To me these are profoundly rich confrontations. As we go about trying to fuse these cultures together, very often, gold is created. We are all of us made richer as a result. I don't advocate this kind of confrontation. I don't have to advocate it. We live these confrontations all the time. I'm only trying to understand them and to track them and to explore the possibilities of resolution that might come from them. I know there are other kinds of confrontations that we experience, more than confrontations from the hearts of cultures.
I'm writing about people caught up in some of the central events of our century. How does one hold onto one's own world, a world one deeply loves, while navigating the wider world beyond our own? In one way or another, whether through ourselves, our children, our friends, or our relatives, it's a problem all of us confront sooner or later. That's the problem, the human adventure that constitutes the heart of the stories I write.“Chaim Potok lecture, March 20, 1986Southern College of Seventh-day AdventistsCollegedale, Tennessee U.S.A.Edited by Dr. Jerry Gladson
Thoughts for discussion:
1. Why does Potok choose a child to tell this story?

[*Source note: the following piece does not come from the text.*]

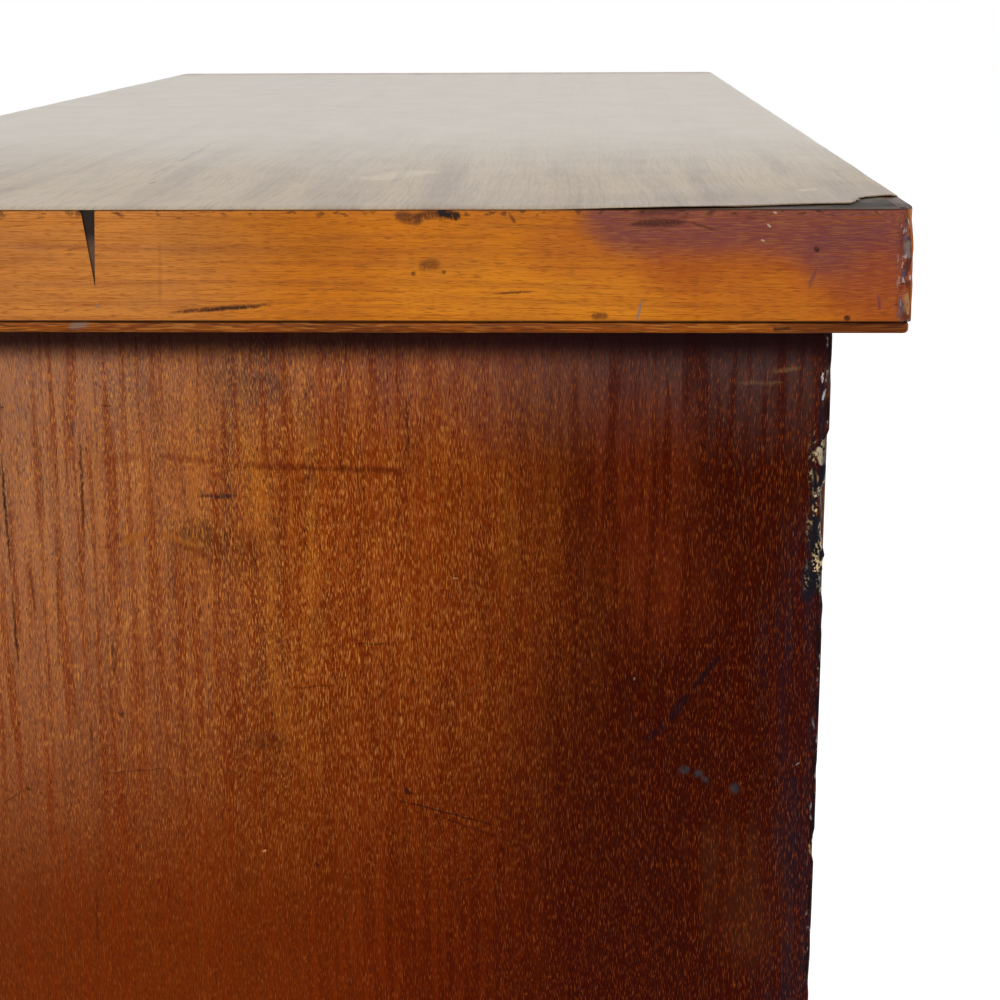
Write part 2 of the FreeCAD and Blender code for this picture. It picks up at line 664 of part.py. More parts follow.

2. Was this period of American history a more innocent time? What effect do you think the atomic bomb had on this kind of idealism?
3. Do you think parents have a responsibility to provide some kind of faith or religion for their children? What about Davita’s Jewish background as a cultural heritage? Were they wrong to keep that from her?
4. Do you think children are more “spiritual” than adults? Why?
5. Why is saying the Kaddish for her father so important for Davita? How does the congregation support her in this?
6. At what point does the relationship between Davita and her mother change so that the child becomes the parent and vice versa?
7. How do Jacob Daw’s stories influence Davita? What do you think Potok is saying about the line between truth and fiction? What is the difference between reading scripture as literature and reading it as the word of God?
8. How does Davita’s loss of the Akiva award compare and relate to Channa’s reaction to the Soviet alliance with the Fascists?
9. What does the door harp symbolize to the characters, and to the reader? How do these meanings alter throughout the story? What does it’s being moved to the door of Davita’s room mean?
10. On page 273, Channa says she feels the Communist party’s effect on American life. What else might be responsible for those changes?
11. On page 288, Davita weeps for her father, wishing for once he had not done the decent thing. Do you think he would have behaved differently had he know the outcome of this selfless act?
12. When Jakob Daw says it is wrong to face the world with closed eyes, do you think he means anyone in particular? Channa? Himself?
13. When is religion (or faith) a comfort? When is it a drug?
14. Davita has tried to reconcile all her pasts: her mother’s pain, her father’s rejection of his family, and the new “past” of Jewish heritage she embraces. Can we do this for ourselves, or do we have to give up some part of our own history?
*I'm trying to locate the original reference for this work so I can give proper credit to the author.